Ordinarily, when the print processing speed is slow, the number of sheets processed per hour is small and the amount of toner that adheres to the separation claw is also small. Thus, when the toner that is in a melted state adhering onto the separation claw is moved in reverse to the heat roller and is transported, the cleaning capability of the cleaning member (web sheet) of the cleaning unit is sufficient to enable cleaning of the toner that has been subjected to reverse movement.
However, the print processing speeds of image forming apparatuses have increased in recent years, and conventional speeds of approximately 300 to 400 mm/sec have now become 500 to 700 mm/sec, thereby achieving high speed processing in which the number of sheets processed per unit of time is from 100 to 120 sheets per minute. Along with this, image forming apparatuses have also become more multifunctional, and developments in color print processing have also advanced as a part of this. For this reason, there has been a tendency for the amount of toner that adheres to the heat roller to increase from year to year and along with this the amount of toner that adheres to the separation claw is also increasing. And when the amount of toner that adheres to the separation claw increases, the amount of toner that re-adheres to the heat roller after the above-mentioned reverse movement also increases, and therefore the cleaning capability of the web sheet, which is the cleaning member of the cleaning unit, is undesirably exceeded, and this poor cleaning becomes a cause of smearing of other components (such as the detection sensor that detects the surface temperature of the heat roller as well as the pressure roller).
In order to address this problem, in JP H10-307503A, instead of a cleaning member such as a rubber blade or a felt cloth that are used in conventional fixing apparatuses, a web cleaning apparatus is disclosed in which a continually new cleaning region can be selected and, moreover, the contact surface area on the heat roller can also be set as desired.

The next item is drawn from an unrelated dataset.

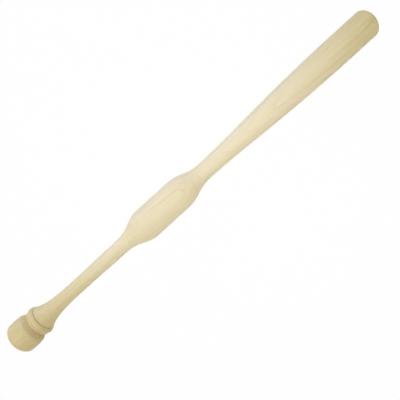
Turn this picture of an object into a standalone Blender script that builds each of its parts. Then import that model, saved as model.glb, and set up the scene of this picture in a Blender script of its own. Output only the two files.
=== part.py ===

In the web cleaning apparatus described in JP H10-307503A, the contact region between the heat roller and the cleaning web (web sheet) of the cleaning member is fixed, and also the web sheet itself is thin (ordinarily a cloth having a thickness of several tens to 150 μm is used) and therefore increases in the pressing force at the contact region cannot be expected. For this reason, there is a problem in that when a large amount of toner subjected to reverse movement from the separation claw to the heat roller as described above is transported in, there is a possibility of an occurrence of adhered toner escaping through the pressing area (nip region) at the heat roller.